2. Company Page Enrichment — internal/email/company_crawl.go¶
CompanyPageEnricher (single page)¶
Fetches the company's website URL (from JobPost.CompanyURL) and runs Extract() on its content. MX-verified results are added to the job's email list with Source: "company_page".
MultiPageCompanyEnricher (multi-page)¶
A superset that probes multiple pages on the company domain:
Default page paths (in hit-rate order):
/ → /about → /about-us → /about/team → /company/about
→ /team → /people → /leadership → /our-team
→ /contact → /contact-us → /get-in-touch
→ /careers → /careers/team → /jobs
Subdomain probes (only when the host is a bare domain):
about.<domain> → team.<domain> → careers.<domain>
→ contact.<domain> → people.<domain>
Each page is fetched, Extract() is run on the body, and candidates pass through MX verification. Non-fatal errors (404, timeout) are logged and do not prevent partial results from being returned. Concurrency is bounded by a channel-based semaphore (default 3).
3. MX Verification — internal/email/smtp_verify.go¶
MXVerifier¶
Performs DNS MX record lookup to verify that a domain accepts mail:
func (v *MXVerifier) Verify(ctx context.Context, addr string) bool {
d := domainFrom(addr)
mxs, err := v.Resolver.LookupMX(lookupCtx, d)
return err == nil && len(mxs) > 0
}
- 10-second timeout per lookup.
- Supports
LookupMXstub for testing. - Nil resolver with no stub returns
true(safe mode for offline/test). - Returns
(verified bool, reason string)viaVerifyEmail()for diagnostics.
SMTPVerifier¶
Deeper verification using the AfterShip/email-verifier library.

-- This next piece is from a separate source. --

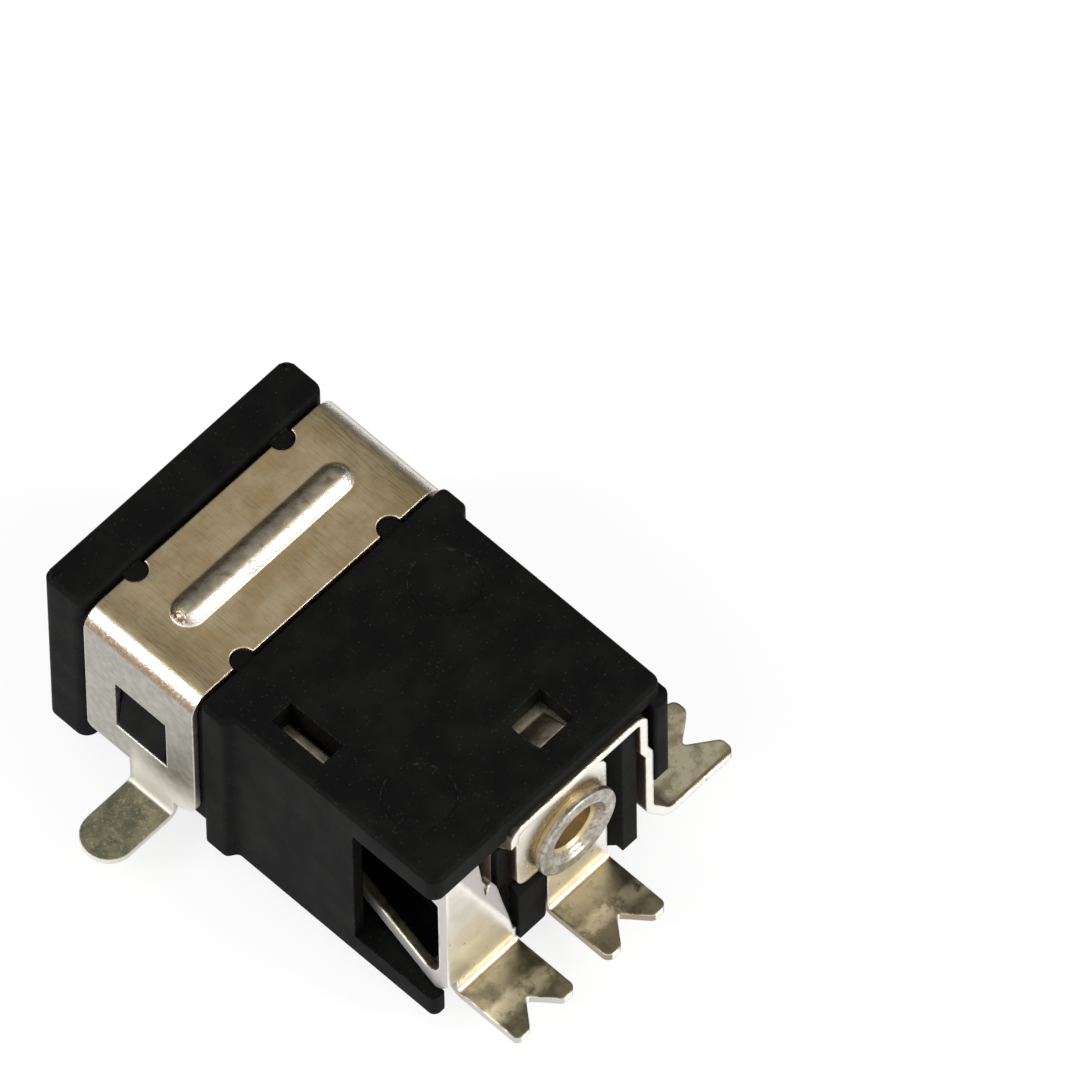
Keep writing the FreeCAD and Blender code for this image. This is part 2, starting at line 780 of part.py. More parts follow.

Actually connects to the mail server and attempts an SMTP RCPT TO command (without sending a message):
type SMTPResult struct {
Deliverable bool // RCPT TO returned 250
CatchAll bool // server accepts any mailbox
HasMX bool
HostExists bool
Reason string
Free bool
RoleAccount bool
Disposable bool
}
Key caveat: Gmail and Outlook return 250 for any well-formed address. The verifier reports CatchAll: true in that case.
Configured with:
- 3 concurrent workers (adjustable via WithConcurrency).
- 10-second connect/operation timeouts.
- Customizable EHLO/MAIL FROM identity.
4. GitHub Discovery — internal/email/github_discover.go¶
The GitHubDiscoverer extracts email addresses from commit author data on public GitHub repositories. Used by the --github-scrape CLI flag.
See GitHub Discovery for full details.
5. Pattern Permutation — internal/email/pattern.go¶
Permute(first, last, domain string, patterns []string) []string¶
Generates candidate email addresses from a person's name and domain, using common corporate email patterns:
{first}.{last} → john.doe@acme.com
{f}{last} → jdoe@acme.com
{first}{last} → johndoe@acme.com
{first} → john@acme.com
{first}_{last} → john_doe@acme.com
{f}.{last} → j.doe@acme.com
{last}.{first} → doe.john@acme.com
{first}-{last} → john-doe@acme.com
{first}{l} → john.d@acme.com
{f}{l} → jd@acme.com
Patterns are ordered by statistical hit rate (based on real-world email provider data).
InferPattern(known map[string][2]string) string¶
Given two or more known (email → firstName, lastName) samples, infers the most likely pattern for the domain:
InferPattern(map[string][2]string{
"john.doe@acme.com": {"john", "doe"},
"jane.smith@acme.com": {"jane", "smith"},
})
// Returns: "{first}.{last}"
If multiple patterns match (possible with short names), the first match in CommonPatterns() order wins.
How the pipeline fits together (in the engine)¶
The engine calls enrichJobEmails() for every job:
- Deduplicate: remove any emails already set by the scraper.
- Text extraction: run
Extract()on the job description + company description. - HTML extraction:
ExtractFromHTML()on the raw HTML before strip. - Company page enrichment: if
CompanyURLis set, probe it for additional emails. - MX verification: for every email collected, do a DNS MX lookup (bounded to 5 concurrent lookups by default).
- Domain derivation: set
JobPost.Domainfrom the first email's domain orCompanyURL. - Blocked domain filtering: dispose of throwaway providers and platform addresses at every stage.
The result is that each JobPost carries a list of model.Email with Addr, Verified, Source, and Role fields, ready for export and quality scoring.